WRMR
- Jacksonville, North Carolina; United States;
- Broadcast area: Cape Fear–Wilmington–Jacksonville
- Frequency: 98.7 MHz
- Branding: Modern Rock 98.7

Programming
- Format: Modern rock
- Affiliations: Compass Media Networks

Ownership
- Owner: Sunrise Broadcasting
- Sister stations: WAZO, WILT, WKXB, WMFD

History
- First air date: April 28, 1965; 61 years ago
- Former call signs: WLGD (2008–2011); WILT (2005–2008); WKOO (1989–2005); WRCM-FM (1965–1989);
- Call sign meaning: Modern Rock or Rock Music Radio

Technical information
- Licensing authority: FCC
- Facility ID: 47884
- Class: C1
- ERP: 100,000 watts
- HAAT: 297 meters (974 feet)
- Transmitter coordinates: 34°29′41″N 77°29′19″W﻿ / ﻿34.49472°N 77.48861°W

Links
- Public license information: Public file; LMS;
- Webcast: Listen live
- Website: www.modernrock987.com

= WRMR (FM) =

WRMR (98.7 MHz) is an FM radio station broadcasting a modern rock format. Licensed to Jacksonville, North Carolina, United States, the station serves the Wilmington and Jacksonville areas. Since October 2008, the station has been owned by Sunrise Broadcasting, which is a wholly owned subsidiary of Capitol Broadcasting Company of Raleigh, North Carolina, according to FCC filings. The signal can be heard as far south as Myrtle Beach and as far west as Fayetteville.

==History==
In the 1980s, the station played a country music format as WRCM-FM, ("Country 98.7 FM"). The station switched to an oldies format in 1989 as WKOO ("Kool 98.7").

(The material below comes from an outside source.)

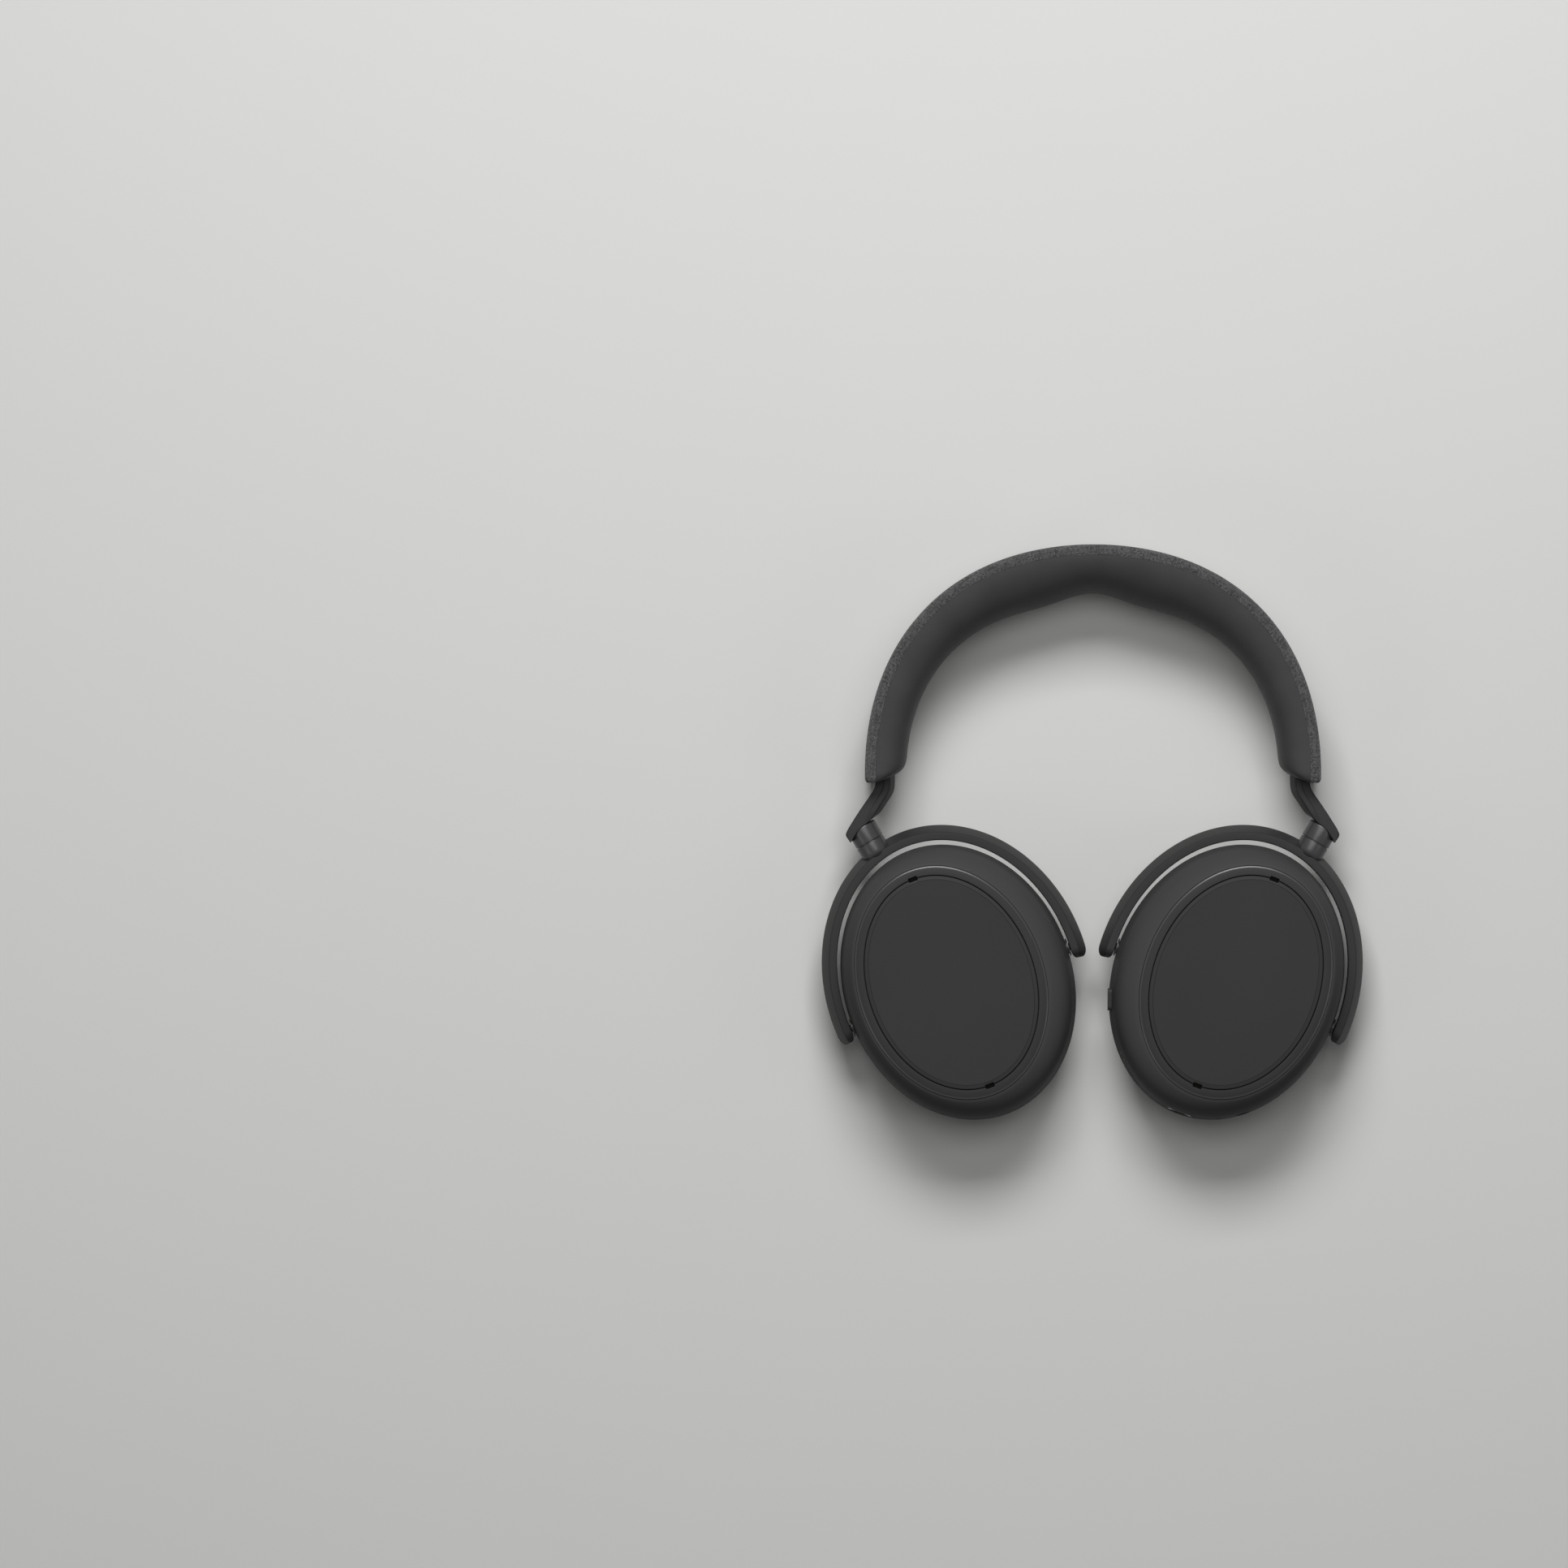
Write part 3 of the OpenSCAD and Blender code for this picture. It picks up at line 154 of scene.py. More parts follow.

On April 5, 2005, the format was switched to Westwood One soft adult contemporary ("Lite 98.7"), and the call sign was changed to WILT. The WKOO letters and Westwood One oldies format moved to WANG-FM. Starting July 24, 2006, "Will FM" played adult hits. As of March 31, 2008, the WILT letters and "Will FM" format were moved to the former WRQR in Wilmington.

On March 13, 2008, the call sign was changed to WLGD. La Gran D (The Big One) broadcast a Spanish language format featuring popular music, news, and community programming for an area that had a Hispanic population estimated at over 130,000. WLGD featured local live programming as well as satellite based syndicated programs. Station Manager Jeff Sanchez presented a bilingual talk show on Sunday afternoons, as well as a groundbreaking bilingual show on Wednesday nights at 7 called "Union Cultural" which attempted to bridge the cultural gap between the American and Hispanic communities in the Wilmington area. Every week the music of a different American or English artist was featured, and short bios were presented in English and Spanish to give a context in which to understand the artist's impact.

In July 2008, Capitol Broadcasting Company announced its purchase of NextMedia Group's Wilmington area stations. The sale was completed on October 1, 2008.

However, due to FCC regulations on local ownership, WLGD was placed in a trust managed by Tom Campbell’s Carolina Broadcasting & Publishing Inc. that lasted until 2010 when Capitol sold WSFM to Sea-Comm Media.

On January 3, 2011, "Coastal Carolina's Modern Rock 98.7" debuted, taking the place of WSFM following the sale of that station & subsequent change over to WUIN. Brian Schimmel of Sunrise Broadcasting said the station would focus more on the 1990s than newer songs, and the target audience would be slightly older. The station would focus on the community with local hosts. The format, including commercials, would be "family-friendly".

On January 25, 2011, WLGD changed its call sign to WRMR.

In 2026 Curtis Media Group purchased WRMR and five other stations from Capitol Broadcasting's Sunrise Broadcasting for $1.75 million.